Introduction

I always have a hard time writing my own bio, and so I often wonder if other writers also have a hard time with it too. I’m already dreading the day, in the near future, when I will have to write an author’s bio for my books and my profiles on publishing platforms. I am not a very exciting person, and my bios will surely reflect that. I’m only sure of one thing: the part of my bio where it tells where I live and with whom. That’s something a lot of author bios include, usually at the end, so mine is going to have that too. Maybe at the beginning. I’m thinking I should start with it, since it’s the only thing I’m really certain of.

So, here it is: Sara Keefe lives in Texas with her husband, daughter, two cats Yuzu and Mirin, and memories of Japan.

Those are the basics. I like it when bios reveal pet names. Family members names are too personal, but pet names are more vague, and they can also tell you something about their people. For example, our pets have Japanese food names, because we love Japan and Japanese food.

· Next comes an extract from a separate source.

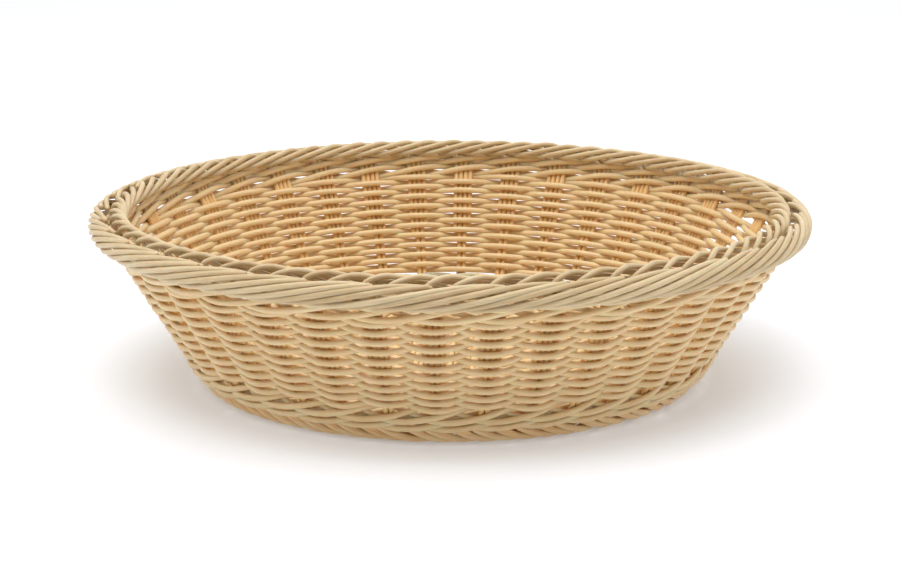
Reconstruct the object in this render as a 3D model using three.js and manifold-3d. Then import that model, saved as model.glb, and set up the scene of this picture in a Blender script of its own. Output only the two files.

My husband and I met in Japan. Neither of us are Japanese but American. I was born in Florida, he was born in Massachusetts. It is a guarantee that we never would have met if not for both Japan and Dungeons & Dragons. We met at a D&D game in Japan. I had been in the country four months. He had been there much longer, on his second or third period of residence (I can’t remember which, he’s ten years older and so has more history to keep track of). I lived in Japan a total of three years, my husband a total of ten. We returned to America because our eldest daughter was stillborn, and we wanted to be closer to our families while we grieved. We would love to live in Japan again someday. We miss it greatly.

I taught English in Japan (as did my husband, but this is not his bio). My degree is in English, with minors in Creative Writing and Psychology. I tried teaching in America and didn’t enjoy it. My first job in Japan was the best job I have ever had. My second job was not as great, but it still beat the jobs I’d had in America. My work history is not very interesting. Degrees in English don’t get you very far if you stop with a Bachelor’s. If I could go back and do it over again, I would double-major in English and History, but that probably would not have helped my career options that much.

Right now, my jobs are homeschooling and writing. I enjoy both, but I wish that writing could be my full-time job. I will not be homeschooling forever, so maybe I’ll be a full-time writer in the future. In the meantime, I carve out writing time when I am not teaching or otherwise caring for my daughter.

But this year, I decided that I can’t wait for homeschooling to be over to follow my dreams. I keep putting it off, but I’m getting impatient. I want to do it right now. Or, at least, sooner than ten years from now. I have always wanted to be a published author, so I’ve spent this year researching my options, and figuring out how I want to get it done. I like being in control, and I like my independence, and I write alternate history mysteries set in Japan in 1907, which is kind of niche. So self-publishing it is.

A year from now, I will hold my first book in my hands. I have a long way to go to get to that moment. This website is a step in that direction. This blog will be a chronicle of sorts. I hope you’ll join me.